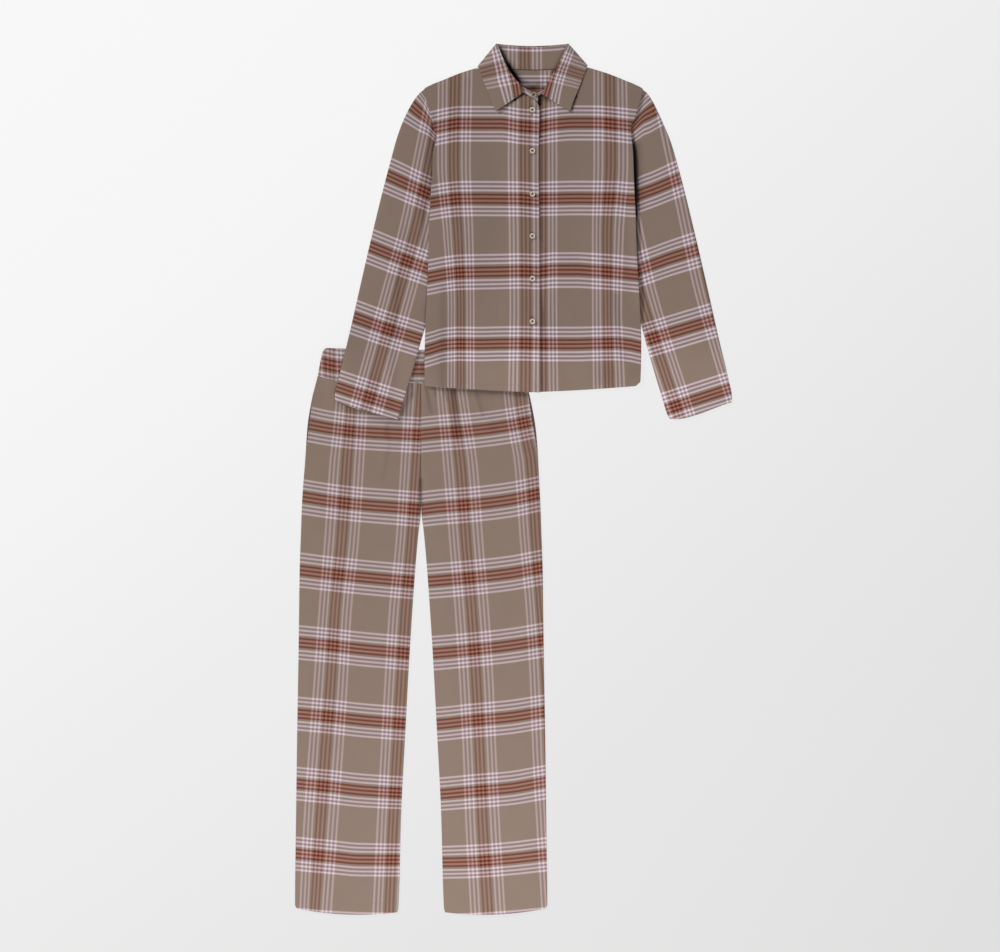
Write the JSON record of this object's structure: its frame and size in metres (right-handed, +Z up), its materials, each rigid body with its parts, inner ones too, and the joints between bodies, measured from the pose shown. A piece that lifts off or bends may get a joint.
{
  "type": "pyjama set",
  "caption": "Long-sleeved buttoned pyjama shirt with a pointed collar, laid flat over straight elastic-waist trousers, in brushed check flannel.",
  "frame": {"origin": "centre of the set's outline on the surface it lies on", "axes": "+Y towards the collar, +X towards the wearer's left, +Z up from the surface"},
  "size_m": [0.8046, 1.6025, 0.0174],
  "materials": {
    "flannel": "brushed cotton flannel, taupe with white and rust check lines",
    "button": "semi-gloss, cream"
  },
  "bodies": {
    "root": {"trousers_back_right": "flannel", "trousers_back_left": "flannel", "trousers_front_right": "flannel", "trousers_front_left": "flannel", "waistband_back": "flannel", "waistband_front": "flannel", "pocket_facing_right": "flannel", "pocket_facing_left": "flannel", "sleeve_right": "flannel", "sleeve_left": "flannel", "shirt_back": "flannel", "shirt_front_right": "flannel", "shirt_front_left": "flannel", "collar_stand": "flannel", "collar_fall": "flannel", "button_1": "button", "button_2": "button", "button_3": "button", "button_4": "button", "button_5": "button", "button_6": "button", "button_stand": "button"}
  },
  "joints": []
}
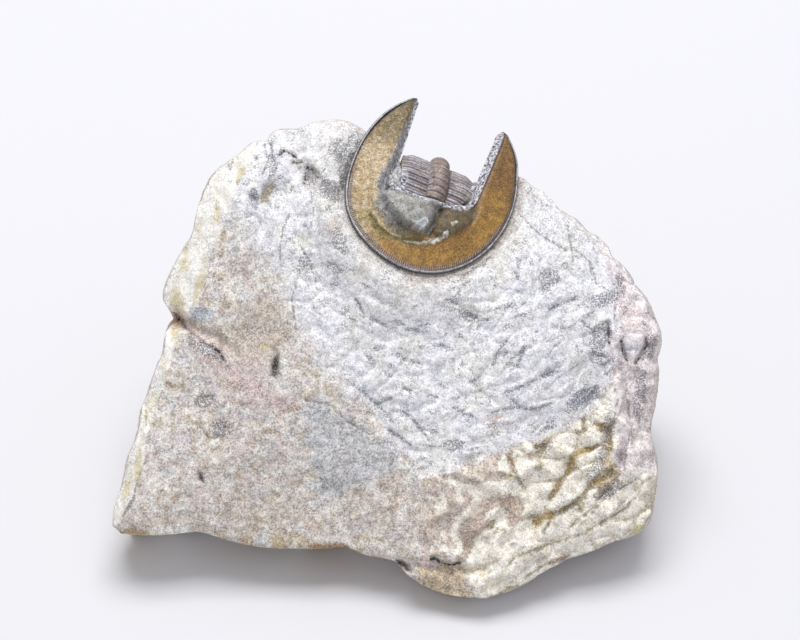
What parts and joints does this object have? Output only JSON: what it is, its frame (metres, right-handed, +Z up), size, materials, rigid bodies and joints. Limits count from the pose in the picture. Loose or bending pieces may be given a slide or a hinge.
{
  "type": "fossil trilobite",
  "caption": "Horseshoe-headed trilobite fossil lying over the crest of a rough block of pale limestone, its ribbed body arching down the back.",
  "frame": {"origin": "middle of the box round the whole piece, on the table it stands on", "axes": "+Z up, the prepared face looks toward -Y and up, +X to the viewer's right"},
  "size_m": [0.0996, 0.0758, 0.0604],
  "materials": {
    "limestone": "rough broken limestone",
    "head_shell": "granular ochre calcite shell with a grey centre",
    "body_shell": "finely ribbed grey-brown calcite shell"
  },
  "bodies": {
    "root": {"matrix": "limestone", "cephalon": "head_shell", "thorax": "body_shell"}
  },
  "joints": []
}
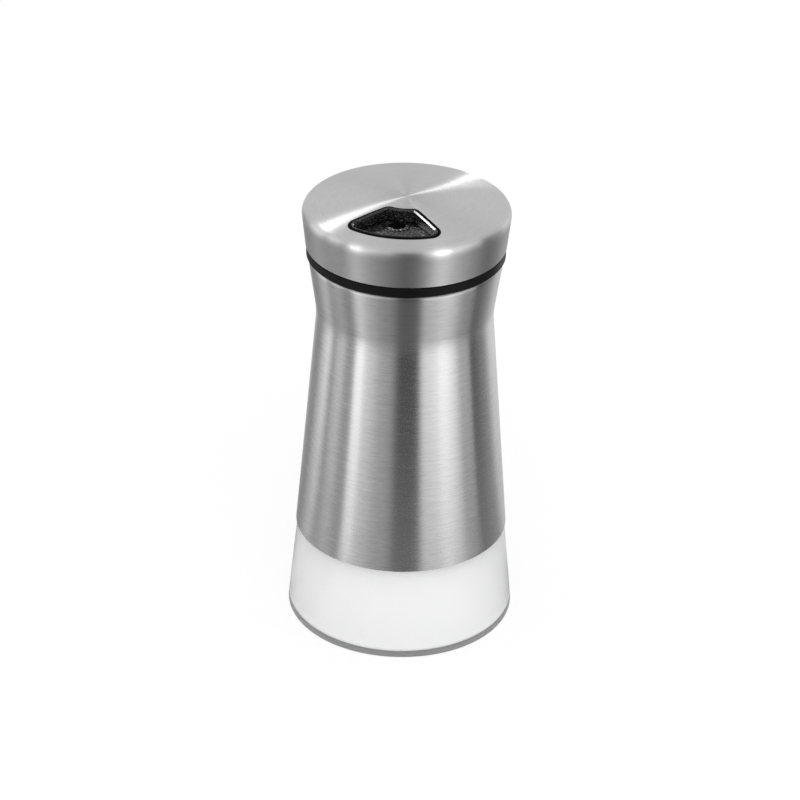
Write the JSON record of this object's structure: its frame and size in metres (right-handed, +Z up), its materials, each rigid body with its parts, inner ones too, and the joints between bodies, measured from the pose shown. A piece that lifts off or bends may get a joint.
{
  "type": "spice shaker",
  "caption": "Table spice shaker: glass bottle in a waisted steel sleeve, with a screw lid whose domed steel cap turns a fan-shaped window over sets of dosing holes.",
  "frame": {"origin": "middle of the foot's plane, on the axis of the bottle", "axes": "+Z up along the axis of the bottle; -Y towards the viewer of the picture, +X to the viewer's right"},
  "size_m": [0.0576, 0.0576, 0.115],
  "materials": {
    "clear_glass": "clear pressed glass, polished",
    "sleeve_steel": "stainless, fine brushing round the axis",
    "cap_steel": "stainless, fine circular brushing",
    "lid_plastic": "black moulded plastic, fine satin",
    "liner_plastic": "black moulded plastic, glossy",
    "seal_silicone": "translucent white silicone",
    "fastener_steel": "plain stainless"
  },
  "bodies": {
    "bottle": {"glass_bottle": "clear_glass", "steel_sleeve": "sleeve_steel"},
    "seal": {"lid_seal": "seal_silicone"},
    "lid": {"lid_base": "lid_plastic"},
    "dial": {"dial_liner": "liner_plastic", "steel_cap": "cap_steel", "pivot_screw": "fastener_steel", "pivot_washer": "fastener_steel"}
  },
  "joints": [
    {"name": "lid_lift", "type": "slide", "parent": "bottle", "child": "seal", "axis": [0, 0, 1], "range_m": [0, 0.012]},
    {"name": "lid_unscrew", "type": "hinge", "parent": "seal", "child": "lid", "pos_m": [0, 0, 0.104], "axis": [0, 0, 1], "range_deg": [0, 1080]},
    {"name": "dial_turn", "type": "hinge", "parent": "lid", "child": "dial", "pos_m": [0, 0, 0.11], "axis": [0, 0, 1], "continuous": true}
  ],
  "couplings": [
    {"joint": "lid_lift", "follows": "lid_unscrew", "m_per_rad": 0.00063662}
  ]
}
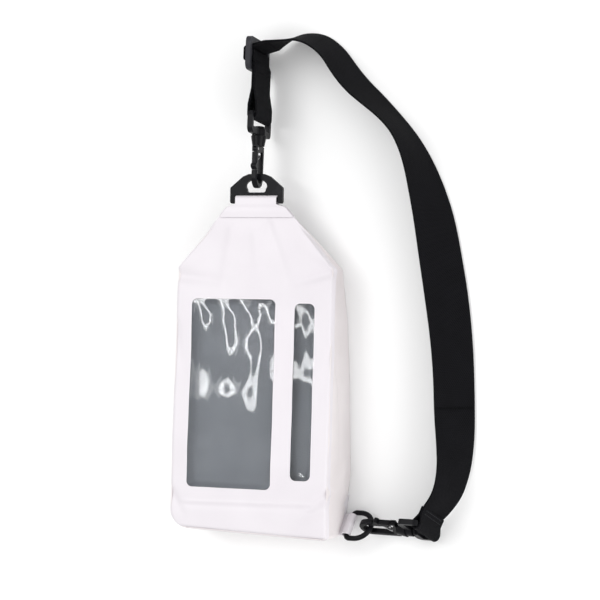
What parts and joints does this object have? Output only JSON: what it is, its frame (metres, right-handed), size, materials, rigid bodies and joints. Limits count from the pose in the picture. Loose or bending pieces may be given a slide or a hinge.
{
  "type": "sling dry bag",
  "caption": "Flat waterproof sling bag with a clear pocket front, pleated sides and a gabled top, carried by a wide adjustable webbing strap with a swivel snap hook at each end.",
  "frame": {"origin": "middle of the back panel's outer face, halfway across the bag; the bag lies on its back on the plane z = 0", "axes": "+Z is the outward normal of the front panel; +Y runs along the bag towards the hang loop; +X points to the side with the strap ring, to the right when the front is looked at with the hang loop up"},
  "size_m": [0.2479, 0.4091, 0.053],
  "materials": {
    "white_pvc": "satin",
    "gusset_pvc": "satin",
    "clear_film": "gloss",
    "lining": "matt",
    "webbing": "woven",
    "thread": "twisted",
    "black_plastic": "satin",
    "black_nylon": "semi gloss",
    "pin_steel": "polished",
    "zip_tape": "matt",
    "zip_plastic": "satin"
  },
  "bodies": {
    "bag": {"front_panel": "white_pvc", "back_panel": "white_pvc", "left_gusset": "gusset_pvc", "right_gusset": "gusset_pvc", "bottom_gusset": "white_pvc", "main_window": "clear_film", "side_window": "clear_film", "pocket_wall": "lining", "top_fold": "white_pvc", "tab_patch": "white_pvc", "side_tab": "white_pvc", "zip_tape": "zip_tape", "zip_teeth": "zip_plastic", "zip_stops": "zip_plastic", "strap_webbing": "webbing"},
    "loop": {"hang_loop": "black_plastic"},
    "ring": {"strap_ring": "black_plastic"},
    "upper_strap": {"upper_base": "black_plastic", "adjuster_webbing": "webbing"},
    "slider": {"strap_slider": "black_plastic", "slider_webbing": "webbing"},
    "upper_clip": {"upper_hook": "black_nylon", "upper_gate_pin": "pin_steel", "upper_gate_spring": "pin_steel"},
    "upper_lever": {"upper_gate": "black_nylon"},
    "lower_strap": {"lower_base": "black_plastic", "strap_end_webbing": "webbing", "strap_end_stitching": "thread"},
    "lower_clip": {"lower_hook": "black_nylon", "lower_gate_pin": "pin_steel", "lower_gate_spring": "pin_steel"},
    "lower_lever": {"lower_gate": "black_nylon"},
    "zip_runner": {"zip_slider": "zip_plastic"},
    "zip_tab": {"zip_pull": "zip_plastic"}
  },
  "joints": [
    {"name": "hang_loop_tilt", "type": "hinge", "parent": "bag", "child": "loop", "pos_m": [0, 0.1602, 0.0332], "axis": [1, 0, 0], "range_deg": [-4, 4]},
    {"name": "upper_swing", "type": "hinge", "parent": "bag", "child": "upper_strap", "pos_m": [0, 0.1785, 0.0332], "axis": [1, 0, 0], "range_deg": [0, 25], "deforming": ["strap_webbing"]},
    {"name": "slider_slide", "type": "slide", "parent": "upper_strap", "child": "slider", "axis": [0, 0.9969, -0.0785], "range_m": [-0.02, 0], "deforming": ["adjuster_webbing"]},
    {"name": "upper_swivel", "type": "hinge", "parent": "upper_strap", "child": "upper_clip", "pos_m": [0, 0.1785, 0.0332], "axis": [0, 0.9969, -0.0785], "range_deg": [-20, 20]},
    {"name": "upper_gate_press", "type": "hinge", "parent": "upper_clip", "child": "upper_lever", "pos_m": [0, 0.20092, 0.03765], "axis": [1, 0, 0], "range_deg": [0, 16], "stiffness_Nm_per_rad": 0.02, "springref_deg": -20.05, "deforming": ["upper_gate_spring"]},
    {"name": "ring_tilt", "type": "hinge", "parent": "bag", "child": "ring", "pos_m": [0.0755, -0.1, 0.012], "axis": [-0.1175, -0.788, 0.6043], "range_deg": [-3, 3]},
    {"name": "lower_swing", "type": "hinge", "parent": "bag", "child": "lower_strap", "pos_m": [0.09405, -0.1, 0.01561], "axis": [-0.1175, -0.788, 0.6043], "range_deg": [0, 30]},
    {"name": "lower_swivel", "type": "hinge", "parent": "lower_strap", "child": "lower_clip", "pos_m": [0.09405, -0.1, 0.01561], "axis": [0.9816, 0, 0.1908], "range_deg": [-20, 20]},
    {"name": "lower_gate_press", "type": "hinge", "parent": "lower_clip", "child": "lower_lever", "pos_m": [0.11472, -0.09618, 0.0246], "axis": [-0.1175, -0.788, 0.6043], "range_deg": [0, 16], "stiffness_Nm_per_rad": 0.02, "springref_deg": -20.05, "deforming": ["lower_gate_spring"]},
    {"name": "zip_slide", "type": "slide", "parent": "bag", "child": "zip_runner", "axis": [1, 0, 0], "range_m": [0, 0.058]},
    {"name": "zip_pull_flip", "type": "hinge", "parent": "zip_runner", "child": "zip_tab", "pos_m": [-0.029, 0.12595, 0.00593], "axis": [0, -0.7918, -0.6108], "range_deg": [0, 160]}
  ]
}
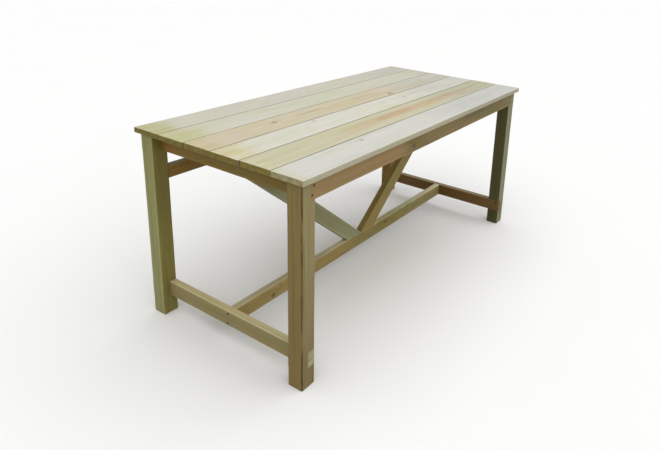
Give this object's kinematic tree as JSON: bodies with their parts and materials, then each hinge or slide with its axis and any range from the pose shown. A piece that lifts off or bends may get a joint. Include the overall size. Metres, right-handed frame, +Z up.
{
  "type": "garden table",
  "caption": "Rectangular garden table in green-tinged treated softwood with a boarded top, square legs, low stretchers and a V of sloping braces",
  "frame": {"origin": "on the floor, under the middle of the top", "axes": "+X along the table to the right, +Y across it towards the back rail, +Z up"},
  "size_m": [1.65, 0.8, 0.75],
  "materials": {
    "board_wood": "pressure-treated pine, planed, pale and weathered",
    "leg_wood": "pressure-treated pine, rough planed, green-tinged",
    "rail_wood": "pressure-treated pine, planed, brown-green",
    "brace_wood": "pressure-treated pine, planed, grey-green",
    "hidden_wood": "pressure-treated pine, sawn",
    "screw_steel": "dulled zinc-plated screw",
    "dowel_wood": "beech dowel"
  },
  "bodies": {
    "root": {"top_board_1": "board_wood", "top_board_2": "board_wood", "top_board_3": "board_wood", "top_board_4": "board_wood", "top_board_5": "board_wood", "top_board_6": "board_wood", "leg_front_left": "leg_wood", "leg_front_right": "leg_wood", "leg_back_left": "leg_wood", "leg_back_right": "leg_wood", "front_apron": "rail_wood", "back_apron": "rail_wood", "end_apron_left": "rail_wood", "end_apron_right": "rail_wood", "end_stretcher_left": "rail_wood", "end_stretcher_right": "rail_wood", "centre_stretcher": "rail_wood", "back_rail": "rail_wood", "brace_left": "brace_wood", "brace_right": "brace_wood", "cross_batten_left": "hidden_wood", "cross_batten_middle": "hidden_wood", "cross_batten_right": "hidden_wood", "cleat_front_left": "hidden_wood", "cleat_back_left": "hidden_wood", "cleat_front_right": "hidden_wood", "cleat_back_right": "hidden_wood", "apron_screws": "screw_steel", "end_apron_screws": "screw_steel", "end_stretcher_screws": "screw_steel", "centre_stretcher_screws": "screw_steel", "brace_foot_screws": "screw_steel", "brace_head_screws": "screw_steel", "cleat_side_screws": "screw_steel", "cleat_screws": "screw_steel", "batten_screws": "screw_steel", "back_rail_dowels": "dowel_wood"}
  },
  "joints": []
}
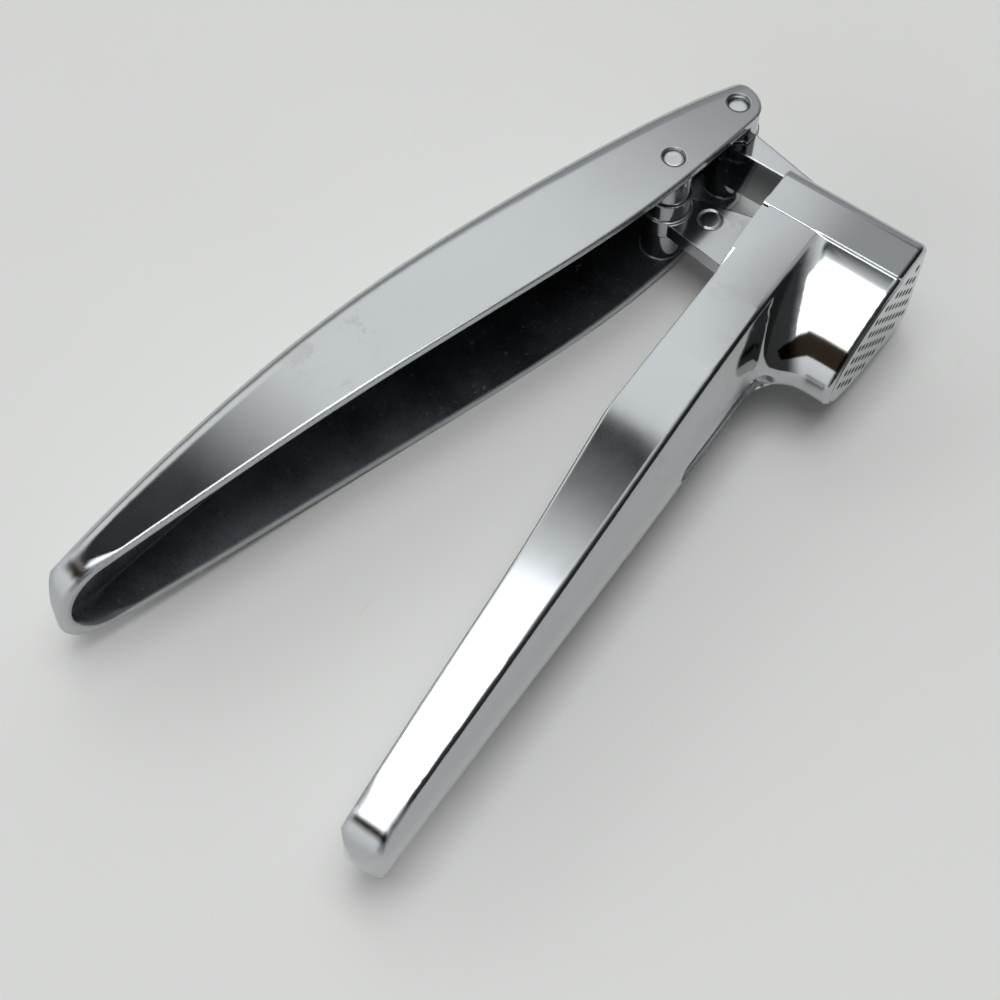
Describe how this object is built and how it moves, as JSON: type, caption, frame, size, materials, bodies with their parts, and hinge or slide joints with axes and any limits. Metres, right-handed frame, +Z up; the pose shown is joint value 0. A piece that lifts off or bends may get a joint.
{
  "type": "garlic press",
  "caption": "Chrome-plated garlic press: a hollow lever handle drives a hinged plunger into the perforated cup at the end of the cup handle.",
  "frame": {"origin": "middle of the bounding box, on the plane the press lies on, handles partly open as at rest", "axes": "+X along the cup handle towards its tip, +Y the pressing direction out through the perforated face, +Z up along the two hinge pins"},
  "size_m": [0.1774, 0.0956, 0.0341],
  "materials": {
    "cup_handle_chrome": "polished chrome plating on die-cast metal",
    "lever_chrome": "chrome plating, satin on the flat sides",
    "plunger_chrome": "chrome plating, as cast inside the cup",
    "pin_steel": "riveted pin ends, dull"
  },
  "bodies": {
    "cup": {"cup_handle": "cup_handle_chrome"},
    "lever": {"lever_handle": "lever_chrome", "pivot_pin": "pin_steel", "plunger_pin": "pin_steel"},
    "plunger": {"plunger": "plunger_chrome"}
  },
  "joints": [
    {"name": "lever_hinge", "type": "hinge", "parent": "cup", "child": "lever", "pos_m": [-0.08347, -0.00153, 0.01704], "axis": [0, 0, 1], "range_deg": [-24, 22]},
    {"name": "plunger_hinge", "type": "hinge", "parent": "lever", "child": "plunger", "pos_m": [-0.06293, -0.00417, 0.01704], "axis": [0, 0, 1], "range_deg": [-20.6, 22.4]}
  ],
  "couplings": [
    {"joint": "plunger_hinge", "follows": "lever_hinge", "ratio": -0.927}
  ]
}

### Task instructions
Within the listing above, copy each line that has the string "have".

### Solution for this task
What parts and joints does this object have? Output only JSON: what it is, its frame (metres, right-handed, +Z up), size, materials, rigid bodies and joints. Limits count from the pose in the picture. Loose or bending pieces may be given a slide or a hinge.
What parts and joints does this object have? Output only JSON: what it is, its frame (metres, right-handed), size, materials, rigid bodies and joints. Limits count from the pose in the picture. Loose or bending pieces may be given a slide or a hinge.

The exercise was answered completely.